Gevriye Akgüç died after being shot in front of his house in the Enhil (Yemişli in Turkish) village of the southeastern Mardin province, the historical residence of Turkey’s Assyrian minority.
The Head Prosecutor’s Office in Midyat opened an investigation into the murder and detained 15 people. Akgüç’s wife, rangers deployed in the Enhil village, and other Assyrian residents of the village were among those detained. The investigation deliberates on the possibility that the murder was the result of a land dispute.
Assyrian Associations Federation of Turkey head Evgil Türker said that they did not believe the murder was a simple or personal matter.
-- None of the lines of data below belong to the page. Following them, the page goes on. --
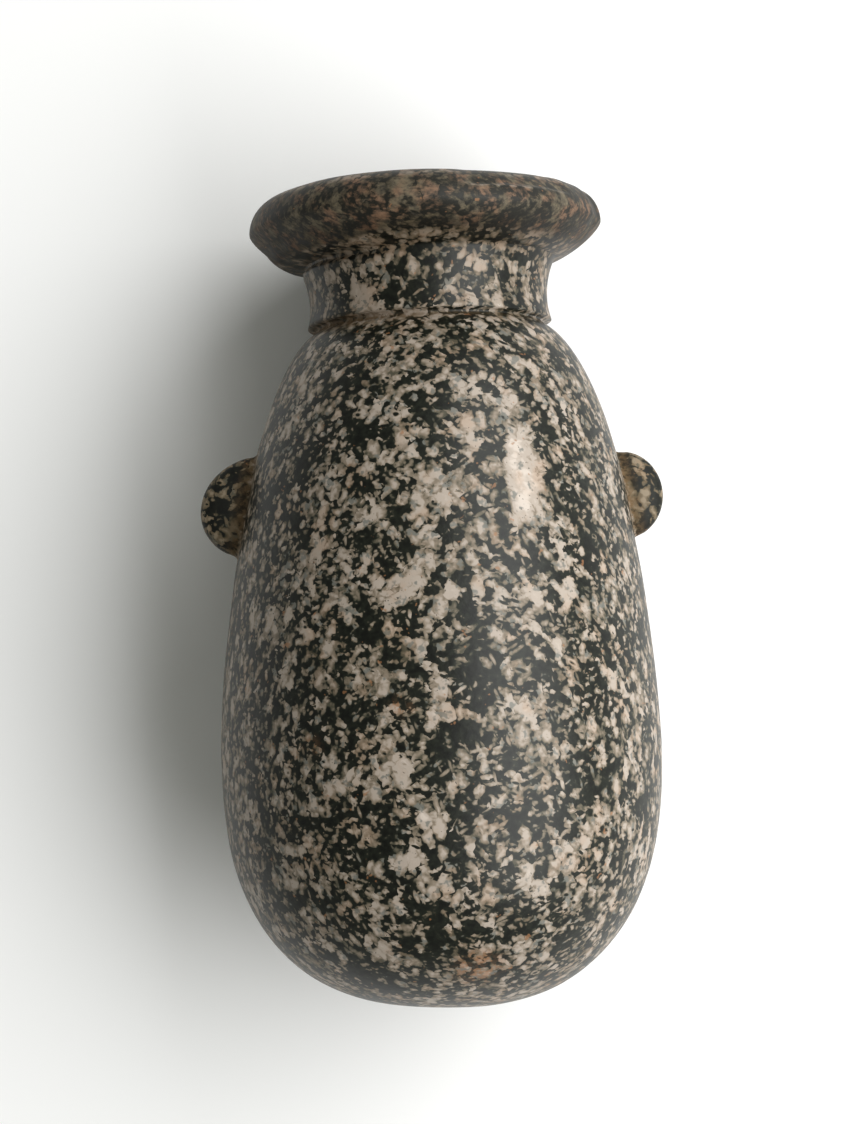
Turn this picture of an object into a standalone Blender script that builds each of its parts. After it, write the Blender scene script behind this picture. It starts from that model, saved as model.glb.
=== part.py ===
# Alabastron of speckled stone, lying on its side with its mouth towards +Y.
# One piece: body, neck, lip and both lugs are carved from a single block and hollowed from the mouth.
# Metres, +Z up, the ground at z = 0. Heights run along the vessel's own axis, from the tip of its base.

import math

import bmesh
import bpy
from mathutils import Matrix, Vector

# Body
BODY_HEIGHT = 0.1082
BELLY_RADIUS = 0.0351
BELLY_HEIGHT = 0.0406
BASE_SQUARENESS = (2.46, 2.50)  # exponents of the rounded base, along the axis and across it
BELLY_PULL = 0.0090  # how far the belly's tangent reaches upwards
SHOULDER_RADIUS = 0.0184
SHOULDER_SLOPE = math.radians(62)  # of the shoulder's tangent at the neck, from the axis
SHOULDER_PULL = 0.0144

# Neck, a waisted collar above a cut groove
NECK_HEIGHT = 0.0109
NECK_FOOT_RADIUS = 0.0196
NECK_WAIST_RADIUS = 0.0191
NECK_WAIST_HEIGHT = 0.0034
NECK_TOP_RADIUS = 0.0206
GROOVE_HEIGHT = 0.0010

# Lip, a broad disc with a sloping underside and a thick rounded edge
LIP_HEIGHT = 0.0109
LIP_RADIUS = 0.0284
LIP_SQUARENESS = 1.30  # of its underside: 1 is a plain cone, 2 a quarter round
LIP_EDGE_HEIGHT = 0.0052
LIP_EDGE_WIDTH = 0.0048
MOUTH_ROUNDING = 0.0012

# Walls of the hollow
BELLY_WALL = 0.0130
NECK_WALL = 0.0072
FLOOR_THICKNESS = 0.0140

# Neck and lip lean a little, as carved by hand
LEAN = math.radians(1.3)
LEAN_START = 0.0820
LEAN_PIVOT = 0.0870

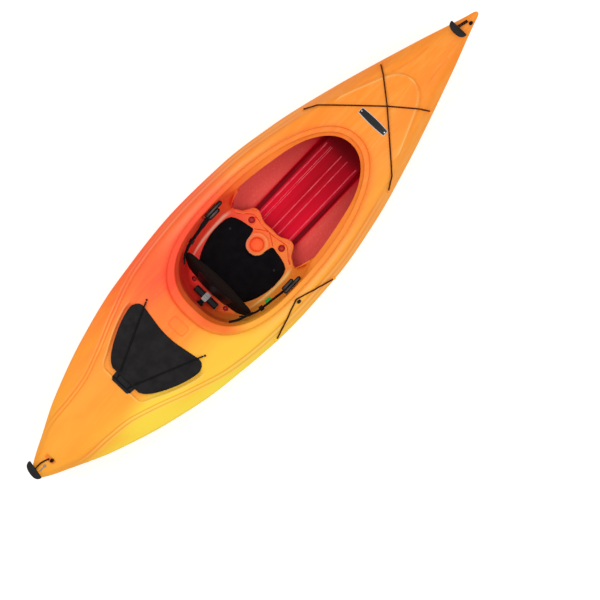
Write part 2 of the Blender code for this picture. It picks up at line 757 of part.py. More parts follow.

He reminded of similar events that happened in Envil back in the 1990s and warned that the reignition of these anxieties negatively affected the return of Assyrian peoples to their homelands.
“Assyrians nevertheless persist to live in their homeland,” Türker added and expressed their wish for a transparent investigation.
Gevriye Akgüç was one of the Assyrians who recently returned to Turkey after living in Europe for years. On Nov. 6, he was shot in front of his house in the Assyrian village of Enhil and died in the hospital later that day.
There are approximately 25,000 Syriac Orthodox in Turkey. Approximately 17,000 of them live in Istanbul, and the rest in the southeastern provinces of Mardin and Hakkâri.